Candlepin bowling is big in New England, especially in the Boston area. Up until a few years ago they were among the highest rated sports telecasts locally, week after week. There are more candlepin bowling alleys near me than “regular” bowling alleys, by far. (And the natives get very upset when you call it “regular” bowling. Which is why I do it).:smiley:

That’d be Morton, IL, the Pumpkin Capital of the world, and where I went to high school. Apparently they can 90% of the world’s pumpkin there. In the fall you can smell pumpkin cooking for miles.

Here in Sweden there is a fun outdoor game called Kubb…it’s played with wooden pegs and a king piece…you divide into teams and each team takes turns trying to knock down the king piece with their wooden batons. There’s a little more to it than that, but after having a few schnapps I began to get a little confused as to the actual rules. We won. :smiley:

The oddest sport popular around here is disc golf. The course is laid out like a golf course, and you use small discs, (OK, a frisbee) and try to get it into a basket on the pin. It scores like golf.

It may not sound too exciting, but you try to find a small disc in the bushes while intoxicated. And no, I wasn’t invited back to play again.:smiley:

here we have bed racing and outhouse racing then there is hog wrestling

Here in Savannah, the game of Half-Rubber was supposedly invented. It’s basically a stick ball variation except you take a rubber ball about the size of a baseball and cut it in half. The new “half-rubber” has some interesting aerodynamic properties making it a bitch to hit.

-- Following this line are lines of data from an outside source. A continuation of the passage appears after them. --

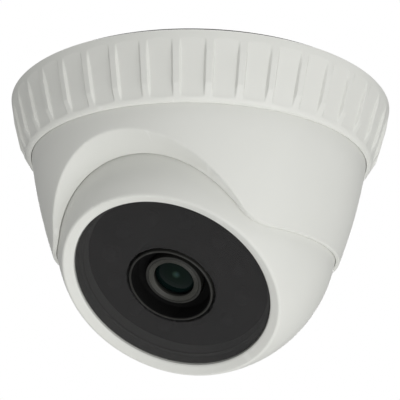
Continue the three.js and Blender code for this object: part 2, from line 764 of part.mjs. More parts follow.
function standoffs() {
  const low = SENSOR_BOARD.top + GAP;
  const high = LED_BOARD.bottom - GAP;
  const { radius, thread, threadDepth } = STANDOFF;
  const threadTop = low + threadDepth;
  const bore = [[0, threadTop], [thread, threadTop], [thread, low]];
  const outline = [...bore, [radius, low], [radius, high], [0, high]];
  return STANDOFF_PLACES.map(([x, y], i) => {
    return at(named(`board_standoff_${i + 1}`, turned(outline, 6), "brass"), x, y, 0);
  });
}

function standoffScrews() {
  return STANDOFF_PLACES.map(([x, y], i) => {
    const shape = screwShape(STANDOFF_SCREW, 6.5).rotateX(Math.PI);
    return at(named(`standoff_screw_${i + 1}`, shape, "steel"), x, y, SENSOR_BOARD.bottom - GAP);
  });
}

function imageSensor() {
  const low = SENSOR_BOARD.top + GAP;
  return named("image_sensor", block([-4, -3.5, low], [4, 3.5, low + 1.1]), "chip");
}

function boardConnector() {
  const high = SENSOR_BOARD.bottom - GAP;
  return at(named("board_connector", block([-5, -2, high - 4], [5, 2, high]), "whitePlastic"), 0, -8, 0);
}

// ---- Assembly -----------------------------------------------------------------------------------

const base = new THREE.Group();
base.add(basePlate(), baseGasket(), cableGrommet(), panFrictionRing());

const dome = new THREE.Group();
dome.add(domeHousing(), eyeballRetainer(), ...retainerScrews());

const lens = new THREE.Group();
lens.add(lensBarrel(), lensRetainingRing(), lensFrontGlass(), lensRearGlass());

const filter = new THREE.Group();
filter.add(...filterParts());

const eyeball = new THREE.Group();
eyeball.position.z = BALL_Z;
eyeball.rotation.x = Math.PI / 2 + FACE_PITCH;
eyeball.add(eyeballFrontShell(), eyeballRearCover(), ...coverScrews(), ...pivotPins());
eyeball.add(frontWindow(), windowSeal(), lensShroud());
eyeball.add(ledBoard(), ...infraredLeds(), lightSensor(), ...boardScrews());
eyeball.add(lensHolder(), lensLockNut(), filterActuator());
eyeball.add(sensorBoard(), ...standoffs(), ...standoffScrews(), imageSensor(), boardConnector());
eyeball.add(lens, filter);

const camera = new THREE.Group();
camera.add(base, lockingRing(), dome, eyeball);

export default camera;
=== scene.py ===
import json
import math

import bmesh
import bpy
from mathutils import Matrix, Vector


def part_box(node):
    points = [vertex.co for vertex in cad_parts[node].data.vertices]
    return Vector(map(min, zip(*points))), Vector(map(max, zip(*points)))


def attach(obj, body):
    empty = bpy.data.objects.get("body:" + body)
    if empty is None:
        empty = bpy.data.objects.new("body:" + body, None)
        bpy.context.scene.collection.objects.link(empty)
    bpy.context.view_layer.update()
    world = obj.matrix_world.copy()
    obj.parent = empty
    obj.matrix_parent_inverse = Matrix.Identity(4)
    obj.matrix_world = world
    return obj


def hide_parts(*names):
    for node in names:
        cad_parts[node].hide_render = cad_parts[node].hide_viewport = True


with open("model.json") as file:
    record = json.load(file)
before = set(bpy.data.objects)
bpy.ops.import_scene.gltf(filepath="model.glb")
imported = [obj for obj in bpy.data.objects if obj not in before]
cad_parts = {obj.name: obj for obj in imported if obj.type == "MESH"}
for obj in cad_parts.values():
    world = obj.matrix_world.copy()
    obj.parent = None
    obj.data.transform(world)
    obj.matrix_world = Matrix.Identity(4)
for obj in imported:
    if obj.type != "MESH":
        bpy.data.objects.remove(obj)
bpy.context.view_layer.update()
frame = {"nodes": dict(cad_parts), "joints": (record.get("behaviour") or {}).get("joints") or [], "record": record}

# Ceiling dome camera. Lengths in outlines are millimetres, and MM turns them into scene metres.
MM = 0.001
ROW = Matrix.Scale(MM, 4)
JOINTS = {joint["name"]: joint for joint in frame["joints"]}
BALL_CENTRE = Vector(JOINTS["tilt"]["pos_m"])
FACE_AXIS = Vector(JOINTS["lens_focus"]["axis"]).normalized()


def face_frame():
    """The eyeball's own frame: +Z out of the window, +Y up the face, origin at the ball's centre."""
    across = Vector((1, 0, 0))
    up = FACE_AXIS.cross(across)
    turn = Matrix((across, up, FACE_AXIS)).transposed().to_4x4()
    return Matrix.Translation(BALL_CENTRE) @ turn @ Matrix.Scale(MM, 4)


FACE = face_frame()
RING_LOW, RING_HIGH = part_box("locking_ring")
HOUSING_LOW, HOUSING_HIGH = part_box("dome_housing")
RING_RADIUS = RING_HIGH.x / MM
RING_TOP = RING_HIGH.z / MM
RING_BOTTOM = RING_LOW.z / MM
RIM_Z = HOUSING_LOW.z / MM
FLANGE_TOP = HOUSING_HIGH.z / MM
BALL_Z = BALL_CENTRE.z / MM
BALL_RADIUS = 34.0
BALL_WALL = 2.0
SEAT_RADIUS = BALL_RADIUS + 0.15
BEVEL_SEGMENTS = 2
BEVEL_CREASE = 40
THREE_WAYS = (90, 210, 330)


# ---- Mesh helpers -----------------------------------------------------------------------------


def mesh_object(name, points, faces, crease=32):
    """A new smooth object, with its creases sharper than an angle in degrees kept sharp."""
    mesh = bpy.data.meshes.new(name)
    mesh.from_pydata([tuple(point) for point in points], [], faces)
    skin = bmesh.new()
    skin.from_mesh(mesh)
    bmesh.ops.remove_doubles(skin, verts=skin.verts, dist=1e-7)
    bmesh.ops.recalc_face_normals(skin, faces=skin.faces)
    skin.to_mesh(mesh)
    skin.free()
    smooth(mesh, crease)
    piece = bpy.data.objects.new(name, mesh)
    bpy.context.scene.collection.objects.link(piece)
    return piece


def smooth(mesh, crease):
    """Smooth faces, with creases sharper than an angle in degrees kept sharp."""
    mesh.polygons.foreach_set("use_smooth", [True] * len(mesh.polygons))
    mesh.set_sharp_from_angle(angle=math.radians(crease))
    mesh.update()


def skin_of(name, columns, place, closed=True, crease=32):
    """Joins columns of points, which go once round, into one skin. A closed column is a loop."""
    count = len(columns[0])
    points = [place @ Vector(point) for column in columns for point in column]
    faces = []
    for i in range(len(columns)):
        j = (i + 1) % len(columns)
        for k in range(count if closed else count - 1):
            after = (k + 1) % count
            faces.append((i * count + k, i * count + after, j * count + after, j * count + k))
    return mesh_object(name, points, faces, crease)


def around(radius, z, angle):
    """The point at a radius and height, at an angle in radians about Z."""
    return (radius * math.cos(angle), radius * math.sin(angle), z)


def lathe(name, outline, segments, place, crease=32):
    """Turns an outline of (radius, z) points about Z. It closes on itself unless it ends on the axis."""
    closed = outline[0][0] > 0 or outline[-1][0] > 0
    angles = [math.tau * i / segments for i in range(segments)]
    columns = [[around(radius, z, angle) for radius, z in outline] for angle in angles]
    return skin_of(name, columns, place, closed, crease)


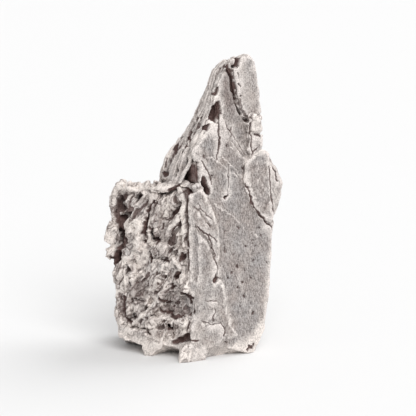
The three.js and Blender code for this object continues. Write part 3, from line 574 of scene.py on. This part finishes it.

Of course, Wolfie, we won’t mention the other Kiwi national er… “sport” which involves gumboots.
[sub]Sorry, couldn’t resist.[/sub]:smiley:

To answer the OP, well I guess Australian Rules Football would be the obvious one here (though it’s not a niche sport here - it packs stadiums. I only include it because it’s barely known overseas). We have lots of those gimmicky student-bar type of things such as canetoad racing, and in the outback, at Alice Springs, they have a yacht race. Not any old yacht race, mind you. It’s held in a dry river bed. The “yachts” are powered the same way the Flintstones’ car is.